Every API integration generates a schema with two types of tables:
- Standard tables are predetermined database tables and are common across all organizations.
- Custom tables are database tables that allow you to store information unique to your organization.
Standard tables can also generate custom fields, which are specific to an organization. We pursue a default sync-all strategy and we try to sync every table (custom or standard) and every field (custom or standard) that we possibly can. We do not sync custom tables for a few APIs, but for most APIs, we sync custom fields.
There are some data types, for example, binary data, that does not make sense to be stored in a SQL-based data warehouse, and so Fivetran actively does not sync this type of data. For a full list of the data that is synced for each cloud application integration, please visit the individual API Cloud Integration page.
For every schema we create a fivetran_audit table that gives you metadata about each table.
We pursue a “sync-all” strategy, syncing as many source tables or objects as possible via as little setup and configuration as possible. All Fivetran API cloud connections are pull integrations. Fivetran periodically pulls new or changed data from the source.
A single API connection (shown below in the blue connection icon circle) results in a single schema, with multiple tables.

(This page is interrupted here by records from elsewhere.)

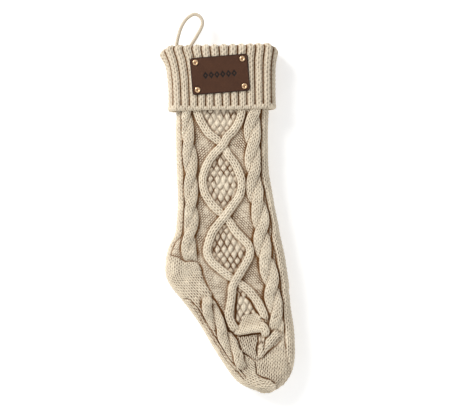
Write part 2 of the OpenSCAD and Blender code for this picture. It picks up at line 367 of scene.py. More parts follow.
def smooth_line(points, step=1.0):
    """Points about one step apart along a smooth curve through the given ones."""
    p = np.asarray(points, float)
    ends = with_ends(p)
    f = np.linspace(0, 1, 24, endpoint=False)[:, None]
    dense = np.concatenate([curve(ends[i:i + 4], f) for i in range(len(p) - 1)] + [p[-1:]])
    length = length_along(dense)
    count = max(2, int(length[-1] / step) + 1)
    even = np.linspace(0, length[-1], count)
    return np.stack([np.interp(even, length, dense[:, k]) for k in range(p.shape[1])], 1)


def plane_line(points):
    """A smooth line through (right, down) points, as (x, z)."""
    return smooth_line(np.array(points, float) * (1, -1))


def line_frame(line):
    """Length so far, direction and normal at each point of a plane line. On a line that
    runs down, the normal points to the viewer's right."""
    way = np.gradient(line, axis=0)
    way /= np.linalg.norm(way, axis=1)[:, None]
    return length_along(line), way, np.stack([-way[:, 1], way[:, 0]], 1)


def from_line(line, x, z, reach):
    """For points within reach of a line: their mask, length along it and signed distance."""
    s, way, normal = line_frame(line)
    low, high = line.min(0) - reach, line.max(0) + reach
    mask = (x > low[0]) & (x < high[0]) & (z > low[1]) & (z < high[1])
    px, pz = x[mask], z[mask]
    index = np.empty(len(px), int)
    for i in range(0, len(px), CHUNK):
        gap = (px[i:i + CHUNK, None] - line[None, :, 0]) ** 2
        gap += (pz[i:i + CHUNK, None] - line[None, :, 1]) ** 2
        index[i:i + CHUNK] = gap.argmin(1)
    dx, dz = px - line[index, 0], pz - line[index, 1]
    along = dx * way[index, 0] + dz * way[index, 1]
    side = dx * normal[index, 0] + dz * normal[index, 1]
    past = ((index == 0) & (along < -1)) | ((index == len(line) - 1) & (along > 1))
    close = (abs(side) < reach) & ~past
    out = np.zeros(x.shape, bool)
    where = np.flatnonzero(mask.ravel())[close]
    out.ravel()[where] = True
    return out, (s[index] + along)[close], side[close], index[close]


def inside(polygon, x, z):
    """Which points lie in a closed polygon of (right, down) points."""
    polygon = np.array(polygon, float) * (1, -1)
    out = np.zeros(x.shape, bool)
    ends = np.roll(polygon, -1, axis=0)
    for (x0, z0), (x1, z1) in zip(polygon, ends):
        if z0 != z1:
            out ^= ((z0 > z) != (z1 > z)) & (x < (x1 - x0) * (z - z0) / (z1 - z0) + x0)
    return out


# ---------------------------------------------------------------- stitches

FLAT, STOCKINETTE, PURL, MOSS = 0, 1, 2, 3


def stockinette(c, r):
    """Plain knit: c counts wales across and r courses down. Gives height and hole, 0 to 1.

    Each stitch is a V of two legs. They part at its top, where they leave a hole, and lean
    on the next wale's legs there; at its foot they meet, and leave a hole beside the wale."""
    a = abs(2 * (c - np.floor(c)) - 1)
    leg = 0.5 + 0.18 * np.cos(2 * np.pi * r)
    ridge = np.exp(-((a - leg) / 0.34) ** 2)
    overlap = 0.5 + 0.5 * np.cos(2 * np.pi * (r - 0.55 * a + 0.1))
    top, foot = r - np.round(r), r - np.floor(r) - 0.5
    hole = np.maximum(np.exp(-(a / 0.27) ** 2 - (top / 0.28) ** 2),
                      0.85 * np.exp(-((1 - a) / 0.27) ** 2 - (foot / 0.28) ** 2))
    line = np.exp(-((0.5 - abs(a - 0.5)) / 0.20) ** 2)
    return ridge * (0.70 + 0.30 * overlap) - 0.45 * hole, np.maximum(hole, 0.5 * line)


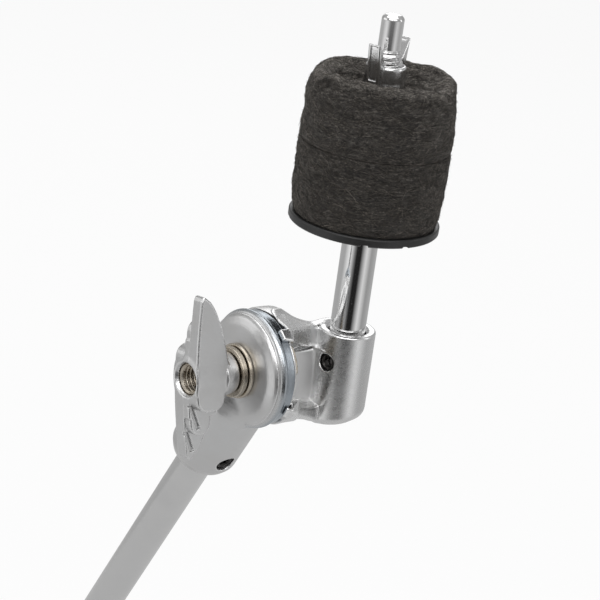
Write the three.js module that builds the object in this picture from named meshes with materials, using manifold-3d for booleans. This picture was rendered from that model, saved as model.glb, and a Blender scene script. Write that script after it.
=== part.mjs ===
// Upper end of a cymbal boom: boom tube, friction tilter, cymbal rod and seat.
// Units are millimetres.  +Z is up and is the cymbal rod's own direction.
// Pieces are laid out about the tilt pivot: the tilter bolt's axis (along X)
// where it crosses the friction plane (X = 0).  The wing nut is on the -X side,
// the rod holder on the +X side, and the boom tube leaves down and toward +Y.
// Every piece is then moved by the same amount, so that the finished frame's
// origin is the centre of the boom tube's plugged lower end.
import * as THREE from 'three';
import { mergeVertices } from 'three/addons/utils/BufferGeometryUtils.js';
import { ConvexGeometry } from 'three/addons/geometries/ConvexGeometry.js';
import Module from 'manifold-3d';

const vec = (x, y, z) => new THREE.Vector3(x, y, z);
const rad = THREE.MathUtils.degToRad;
const X = vec(1, 0, 0);
const Y = vec(0, 1, 0);
const Z = vec(0, 0, 1);
const PIVOT = vec(0, 0, 0);
const NUT_DIR = vec(-1, 0, 0);    // from the pivot toward the tilter wing nut

// ---------------------------------------------------------------- dimensions
// Boom tube and its socket; distances run along the tube from the pivot
const TUBE_LEAN = rad(29.56);     // off the vertical, toward +Y
const TUBE_X = -1.7;              // tube axis, just to the nut side of the pivot
const TUBE_R = 5.25;
const TUBE_BORE_R = 3.75;
const TUBE_TOP = 17.4;
const TUBE_END = 250.0;
const PLUG_OUT = 3.2;             // how far the end plug stands out of the tube
const PLUG_HEAD = TUBE_END + 0.25;    // where the plug widens, just clear of the tube
const HOLDER_R = 9.8;             // tube socket, outside
const HOLDER_END = 38.5;
const TUBE_SCREW_AT = 32.0;
const SOCK_CLEAR = 0.2;           // radial clearance of a tube or rod in its socket

// Tilter; heights marked "out" run from the pivot toward -X
const DISC_R = 15.7;              // tube holder's friction disc
const RIM_CLEAR = 0.35;           // radial room cut round that disc's radius
const GAP = 0.35;                 // half the gap between the two castings
const FACE_OUT = 7.7;             // washer face of the tube holder
const LINING_BORE_R = 6.0;
const LINING_R = 14.8;
const LINING_OUT = 1.3;
const LINING_CLEAR = 0.3;         // groove beyond the lining, on every side
const BOLT_R = 3.9;               // M8, also the cymbal rod's thread
const BOLT_HOLE_R = BOLT_R + 0.3;
const BOLT_OUT = 18.0;
const HEAD_SEAT_X = 3.1;          // floor of the bolt head's recess
const WING_OUT = 24.75;           // outer face of the tilter wing nut
const WING_LEN = 22.8;            // half the length of the wing nut
const WING_TILT = rad(9.7);       // wing direction off vertical in the YZ plane
const WING_ROOT = 8.5;            // how far each wing plate runs past the bolt axis
const WING_CORE = 15.6;           // half the length of the middle plate
const INSERT_R = 4.75;
const INSERT_OUT = 23.8;

// Cymbal rod and its socket
const ROD_X = 29.4;
const ROD_R = 5.0;
const ROD_FOOT = -15.5;
const SHOULDER = 39.6;            // rod steps down to the M8 thread here
const THREAD_TOP = 86.7;
const PILOT_R = 3.05;
const ROD_TOP = 95.0;
const SOCK_R = 8.0;               // rod socket, outside
const SOCK_TOP = 7.3;
const SOCK_BOT = -20.6;
const ROD_SCREW_Z = -1.6;
const ROD_SCREW_AZ = rad(12);     // screw direction off -X, toward -Y
const HOLDER_DISC_X = 1.2;        // back of the rod holder's thin disc
const WEB_Y = 2.8;                // floor of the open pocket in the rod holder

// Seat, felts and cymbal wing nut
const FLANGE_R = 20.75;
const FLANGE_Z = 38.07;
const FLANGE_TOP = FLANGE_Z + 2.4;
const NOTCH_ANGLES = [-129, -96, -30, 30, 84, 150];
const SLEEVE_R = 5.4;
const SLEEVE_BORE_R = 4.25;
const SLEEVE_TOP = 73.9;
const FELT_R = 20.4;
const FELT_BORE_R = SLEEVE_R + 0.35;
const FELT_BOT = FLANGE_TOP + 0.15;
const FELT_MID = 61.2;            // where the two felts meet
const FELT_GAP = 0.1;             // each felt stands this far from that plane
const FELT_TOP = 81.9;
const HUB_R = 6.2;                // cymbal wing nut hub
const HUB_BOT = 75.1;
const HUB_TOP = 83.0;
const EAR_AZ = 30.0;              // direction of the ears about the rod
const EAR_T = 2.8;

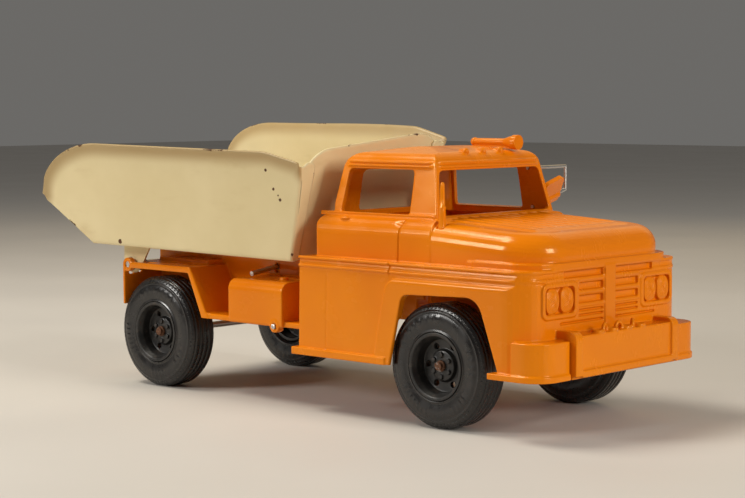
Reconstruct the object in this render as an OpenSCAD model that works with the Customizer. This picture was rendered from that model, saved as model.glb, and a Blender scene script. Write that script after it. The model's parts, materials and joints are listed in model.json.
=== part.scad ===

For example, connecting with your Salesforce API will create a Salesforce schema (with Salesforce tables) in your destination. You cannot sync two different APIs or schemas into a single schema.
For cloud application connections, users can decide the name of the schema in the first step of the integration. This will become the name of the integration and we will load every table from the integration into this schema. You cannot, however, decide the name of tables. Fivetran will auto-generate these names from the names of corresponding objects. When we name your tables, we follow these conventions:
- convert all upper-case letters to lower-case
- replace a space with an underscore: “Some Name” becomes some_name
- separate two words that are joined, with an underscore: “anotherName” becomes another_name
- convert a double underscore to single underscore
- remove any underscore prefix
|Table Names||Table Name Conversions|
These same conventions are applied to column names.
Excluding Source Datalink
Depending on whether an API allows you to do it, we give you the option of not syncing specific tables with Fivetran. This can be done on the Dashboard while you are integrating.
If data in the source changes (e.g. you add new columns, custom fields, or change a data type) Fivetran automatically detects and persists these schema changes into your destination. After the initial load of data, Fivetran pulls updates of new or changed data from the source. To make these incremental updates, Fivetran maintains an internal set of progress cursors for every table that we sync. Fivetran only records successful progress to the cursors when an update is successfully loaded into the destination. This provides an air-tight handoff between syncs so that no data is ever missed. Because of this Fivetran’s system is extremely tolerant to service interruptions. If there is an interruption in service, such as your destination being compromised, after your destination is live again (even days or weeks later) Fivetran will automatically resume syncing exactly where it left off.
For most cloud application connections, Fivetran performs a change data capture (CDC) strategy for pulling changes from the service API. The specific column that Fivetran uses to track the CDC varies for individual service, but is often based on a last modified data column. Because Fivetran does not receive every change that a row has, but only the deltas of a changed row between syncs, Fivetran does not support a snapshotting of the data, but rather supports a model of Eventual Consistency.
By default, cloud integrations sync all new and modified data every 15 minutes. Depending on the size of each update, it may take slightly longer. In that case, the integration will update at the next 15 minute interval, i.e.
Update X Start: 9:00am
Update X Finish: 9:18am
Update Y Start: 9:30am
You can change the update interval in the Dashboard. A cloud integration sync that encounters an error is re-tried repeatedly after the shorter of the sync frequency or 1 hour.
In general, Fivetran will never delete data from your destination. Fivetran handles deleted data differently for different integrations.
In integrations where the API supports it, we create an extra column in each table:
- “is_deleted” (boolean) to detect if rows were deleted in the source object. We mark the row as ‘TRUE’ if it is deleted in the source.
Some APIs’ do not allow us to detect or indicate when data has been deleted in the source.